Em uma entrevista para “Paris Review”, Woody Allen comenta achar curioso o tipo de auto-promoção que artistas fazem quando advogam a si mesmos o status de pessoas que “assumem riscos”:

“Artistic risks are like show-business risks — laughable. Like casting against type, wow, what danger! Risks are where your life is on the line. The people who took risks against the Nazis or some of the Russian poets who stood up against the state — those people are courageous and brave, and that’s really an achievement.” (Riscos artísticos são como os riscos do show-business — risíveis. Como contratar o tipo errado para o papel, uau, que perigo! Riscos existem quando a sua vida está na berlinda. As pessoas que assumiram riscos contra os nazis ou alguns dos poetas russos que se ergueram contra o estado — essas pessoas foram corajosas e destemidas, e isso é realmente uma conquista).

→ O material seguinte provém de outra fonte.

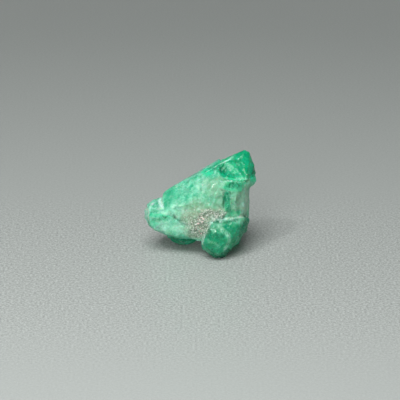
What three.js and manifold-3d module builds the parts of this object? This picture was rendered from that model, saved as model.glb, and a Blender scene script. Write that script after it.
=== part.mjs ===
// A raw emerald: several beryl crystals and a scab of host rock grown into one lump, 12 mm across.
// Millimetres, +Z up, and -Y is the front. Each lump is the list of its facet corners, written
// [right, back, up]. The lumps overlap, so that the stone is one solid, and it stands on three
// small flats at the height of the ground.
import * as THREE from "three";
import { ConvexGeometry } from "three/addons/geometries/ConvexGeometry.js";
import { mergeVertices } from "three/addons/utils/BufferGeometryUtils.js";
import Module from "manifold-3d";

const wasm = await Module();
wasm.setup();

// Driving dimensions.
const STONE_WIDTH = 12.0; // from the left end to the right shoulder
const CRISP_WEAR = 0.07; // radius that the edges of the fresh crystals are worn to
const SOFT_WEAR = 0.16; // the same on the tumbled nodule and the rock
const FINEST_EDGE = 0.005; // slivers left by the joins and cuts, thinner than this, are closed up
const BALL_DETAIL = 9; // subdivisions of the balls that cut the flake scars
const GROUND_SIZE = 40; // side of the block of ground that the feet are cut off by
const GROUND_DEPTH = 10;

// The long pale prism, which climbs from the lower left to the upper right.
const PALE_PRISM = [
  [-3.95, 0.9, 6.15], [-3.4, 1.1, 6.65], [-3.7, -1.2, 5.3], [-3.65, -1.1, 2.5],
  [-3.3, 0.9, 1.2], [-3.7, 3.4, 2.5], [-3.8, 3.2, 5.2], [-1.4, 1.2, 7.6],
  [-0.5, 1.4, 8.1], [1.0, 0.9, 9.1], [2.0, 1.0, 9.65], [2.1, 2.6, 9.5],
  [1.9, -0.7, 9.1], [2.1, -1.7, 8.5], [2.6, -2.0, 7.9], [-0.4, -2.0, 6.25],
  [1.6, -2.2, 4.6], [-1.8, -1.3, 2.2], [0.9, -0.8, 1.7], [1.0, 1.6, 0.9],
  [1.6, 3.9, 2.8], [2.6, 3.8, 7.8], [2.9, -0.6, 8.7],
];

// The broken left end, a step lower than the prism behind it.
const LEFT_STUB = [
  [-4.2, 1.2, 5.65], [-5.0, 1.1, 5.45], [-5.6, 0.9, 5.1], [-5.95, 0.6, 4.2],
  [-5.85, 0.4, 3.6], [-5.5, 0.2, 3.0], [-4.9, 0.0, 2.5], [-3.4, -0.4, 2.0],
  [-5.15, -0.9, 4.9], [-5.35, -1.0, 4.0], [-4.9, -1.0, 3.0], [-5.2, 2.6, 4.6],
  [-5.2, 2.5, 3.0], [-2.8, -1.35, 4.7], [-2.7, -1.3, 2.6], [-3.2, 1.2, 1.3],
  [-3.2, 3.1, 2.6], [-3.2, 3.1, 4.8], [-3.2, 1.3, 5.7],
];

// The saturated crystal that makes the peak at the upper right.
const GREEN_PEAK = [
  [4.75, 1.2, 11.05], [5.2, 1.1, 10.8], [5.62, 1.0, 9.6], [5.9, 0.9, 8.6],
  [5.7, 0.2, 8.3], [4.2, 0.3, 10.4], [4.9, -0.9, 8.45], [3.0, -1.0, 8.75],
  [1.7, -0.1, 9.1], [1.8, 1.1, 9.5], [3.0, 1.1, 10.25], [3.8, 1.1, 10.65],
  [5.0, 3.2, 9.4], [5.3, 3.2, 7.8], [2.2, 3.5, 8.9], [2.4, 3.3, 7.0],
];

// The cloudy grey-green column below the peak, on the right; its top is the ledge.
const CLOUDY_COLUMN = [
  [2.2, -1.85, 8.6], [3.2, -1.7, 8.6], [4.3, -1.4, 8.3], [2.4, -0.6, 8.3],
  [5.2, 0.3, 7.9], [5.2, 0.3, 5.6], [5.05, 0.2, 4.7], [5.1, -0.1, 4.0],
  [3.7, -1.9, 7.6], [4.3, -1.6, 6.4], [4.0, -2.0, 4.7], [1.6, -2.15, 7.3],
  [1.1, -2.3, 4.7], [5.2, 3.1, 7.4], [4.8, 3.3, 3.6], [1.2, 3.4, 6.8],
  [1.2, 3.3, 3.3], [2.4, -1.6, 3.6],
];

// The blunt shoulder that juts out to the right, between the peak and the column.
const RIGHT_SHOULDER = [
  [4.1, -1.2, 8.1], [5.4, -0.1, 8.2], [5.9, 0.8, 8.25], [5.95, 0.8, 7.9],
  [5.75, 0.6, 7.45], [5.1, 0.0, 7.15], [4.3, -1.2, 7.35], [5.1, 2.3, 8.1],
  [5.0, 2.4, 7.3], [3.4, 0.6, 8.5], [3.4, 0.6, 6.9],
];

// The dark rounded nodule at the front: a stubby crystal whose worn end faces forward.
const DARK_NODULE = [
  [0.2, -2.3, 1.95], [0.45, -2.3, 1.15], [1.1, -2.2, 0.55], [1.6, -2.0, 0.15],
  [2.5, -1.9, 0.15], [3.4, -1.8, 1.2], [0.5, -2.5, 2.8], [0.9, -2.9, 3.3],
  [0.9, -3.1, 2.4], [1.0, -3.15, 1.5], [1.8, -3.1, 1.1], [2.7, -2.9, 1.5],
  [3.0, -3.0, 2.4], [2.3, -3.2, 3.2], [1.5, -3.2, 3.2],
  [4.25, -1.4, 2.0], [4.9, -1.1, 2.95], [5.1, -0.9, 3.75], [5.1, -0.7, 4.0],
  [1.2, -2.7, 4.3], [4.3, -1.9, 4.4], [3.9, -2.3, 3.4], [3.7, -2.2, 2.4],
  [2.1, -1.0, 0.0], [3.6, 0.6, 0.9], [1.0, 0.4, 1.6], [4.6, 0.6, 3.6],
];

// The bump on the nodule's upper left shoulder.
const SHOULDER_BUMP = [
  [0.75, -2.35, 4.25], [0.9, -2.35, 4.65], [1.25, -2.4, 4.75], [1.5, -2.5, 4.35],
  [0.75, -2.4, 3.6], [1.3, -2.75, 3.75], [1.0, -1.6, 4.4], [1.0, -1.6, 3.6],
];

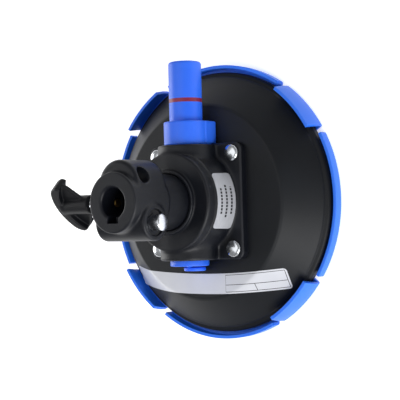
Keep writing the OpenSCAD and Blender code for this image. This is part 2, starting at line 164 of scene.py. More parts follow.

Allen é um realista e fala da vida como ela é. Para a vida como ela é, o acontecimento de fato não é enclausurar-se no edifício da beleza da arte e suas epifanias. Isso não é resistir, mas fugir. O que Allen não diz é que a fuga daqueles que têm os meios para fazer a diferença é tudo que os projetos totalitários querem. Para que as coisas tenham alcançado a dimensão que alcançaram na Venezuela, seus artistas influentes devem ter estado calados por tempo demais. Dudamel, enquanto pôde, calou-se e, calando-se, foi um dos mais oportunistas prosélitos do regime.

Agora, quando fala, faz pouco.

Post Scriptum: Após o encerramento desta edição, Gabriela Montero publicou a seguinte mensagem em sua página de Facebook:

“Quando teu dono e amo é quem te assassina…

“Na segunda-feira, Eduardo Mendez (Diretor Executivo de El Sistema), ‘Cachorro’ (braço direito e assistente de Gustavo Dudamel) e outros membros da orquestra foram fotografados em apoio ao regime assassino de Maduro.

“Ontem (quarta-feira), Armando Cañizales, um jovem músico do Sistema, de 17 anos, foi assassinado pelo mesmo regime legitimado por aquelas pessoas, regime do qual fizeram propaganda pelo mundo pelos últimos 18 anos.

“Armando protestava com uma contundente maioria de Venezuelanos, contra a barbárie que sofre hoje nosso país.

“Meu mais sentido pêsame à família de Armando.”